In recent years my method of patitioning has gotten rather lax but 
resiliant.  A few years back I got nailed by having too much space in some 
partitions and not enough in others so I started to stray away from trying to 
predict how much space was needed for given situations.

I tend to put /, /usr and /var on their own partitions of decent size 
(180Mb, 2.7Gb, 1.8Gb on my laptop) and then take the remainder and mount it 
under it's drive name in /mnt.  So for my laptop /dev/hda7, a 15Gb partition, 
is mounted under /mnt/hda7.

From there I create directories which are symlinked into the rest of the 
system.  Anything which might grow excessively will be given it's own 
directory somewhere in the /mnt/* system.  So, in this case, /home is a 
symlink to /mnt/hda7/home.  On my server /var/www is symlinked into 
/mnt/hda5/www since I host a rather large picture gallery.  Often I'll make a 
single directory called misc and symlink that into the root as a catch all 
directory for anything that needs large space.  A throwback to how we did 
things in a regional ISP I used to work at a decade ago.

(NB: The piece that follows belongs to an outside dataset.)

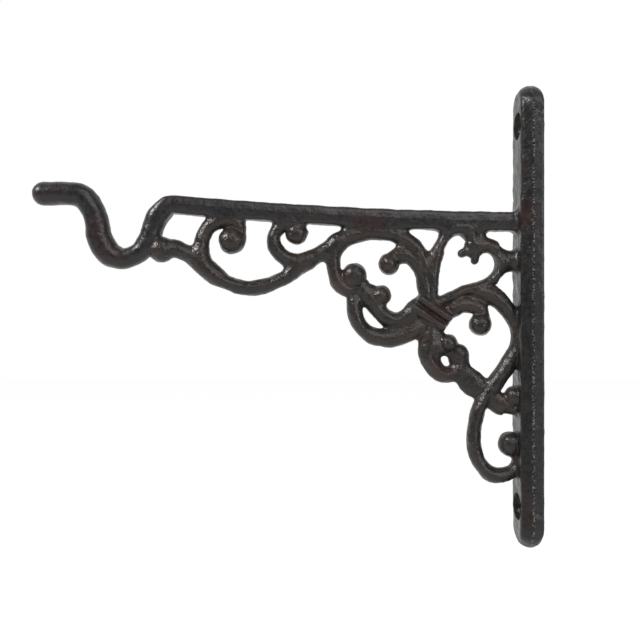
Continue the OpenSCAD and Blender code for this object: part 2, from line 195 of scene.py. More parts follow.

By doing it this way I'm able to move pretty much anything around and can 
later expand the system by dropping in another drive or mounting to a remote 
filesystem via NFS (netapp, anyone?).  Nothing of importance really has a 
permanant location.  The segregation of /var, / and /usr is mainly for ease of 
recovery/upgrading and a nominal amount of protection against out-of-space 
situations than anything else.

--
 Steve C. Lamb | I'm your priest, I'm your shrink, I'm your
   PGP Key: 8B6E99C5   | main connection to the switchboard of souls.